JOINs replace many correlated subqueries with set-based operations:

-- Correlated subquery version
SELECT e.name, e.salary
FROM employees e
WHERE e.salary > (
    SELECT AVG(e2.salary)
    FROM employees e2
    WHERE e2.department_id = e.department_id
);

-- JOIN with derived table version
SELECT e.name, e.salary
FROM employees e
INNER JOIN (
    SELECT department_id, AVG(salary) AS avg_salary
    FROM employees
    GROUP BY department_id
) dept_avg ON e.department_id = dept_avg.department_id
WHERE e.salary > dept_avg.avg_salary;

The JOIN version calculates department averages once, then joins—typically faster for large tables.
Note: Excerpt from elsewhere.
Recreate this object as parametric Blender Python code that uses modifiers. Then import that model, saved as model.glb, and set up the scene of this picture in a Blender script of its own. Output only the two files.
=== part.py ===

Window functions handle many row-comparison scenarios elegantly:

-- Using window function instead of correlated subquery
SELECT name, salary
FROM (
    SELECT 
        name, 
        salary,
        AVG(salary) OVER (PARTITION BY department_id) AS dept_avg
    FROM employees
) sub
WHERE salary > dept_avg;

When to stick with correlated subqueries:

EXISTS/NOT EXISTS checks (often optimal as-is)
Complex conditional logic that’s awkward with joins
Small outer result sets where simplicity trumps optimization
When the optimizer transforms them anyway (check your EXPLAIN plan)

Practical Use Cases

Beyond the examples above, correlated subqueries solve several real-world problems effectively.

Finding duplicates:

-- Find duplicate email addresses
SELECT 
    e.employee_id,
    e.email
FROM employees e
WHERE EXISTS (
    SELECT 1
    FROM employees e2
    WHERE e2.email = e.email
    AND e2.employee_id < e.employee_id
);

The employee_id < e.employee_id trick ensures you only flag duplicates once, not both copies.

Running comparisons against previous records:

-- Find orders larger than the customer's previous order
SELECT 
    o.order_id,
    o.customer_id,
    o.total_amount,
    o.order_date
FROM orders o
WHERE o.total_amount > (
    SELECT MAX(o2.total_amount)
    FROM orders o2
    WHERE o2.customer_id = o.customer_id
    AND o2.order_date < o.order_date
);

Conditional existence checks:

-- Find departments where all employees have completed training
SELECT d.department_id, d.name
FROM departments d
WHERE NOT EXISTS (
    SELECT 1
    FROM employees e
    WHERE e.department_id = d.department_id
    AND NOT EXISTS (
        SELECT 1
        FROM training_completions tc
        WHERE tc.employee_id = e.employee_id
        AND tc.course_id = 'REQUIRED_101'
    )
);

This nested NOT EXISTS pattern reads as “find departments where no employee exists who hasn’t completed training”—a double negative that expresses universal quantification.

Correlated subqueries remain a essential tool in SQL. Use them deliberately, understand their execution model, and always verify performance with realistic data. When they’re the right tool, they express intent clearly. When they’re not, JOINs and window functions are waiting.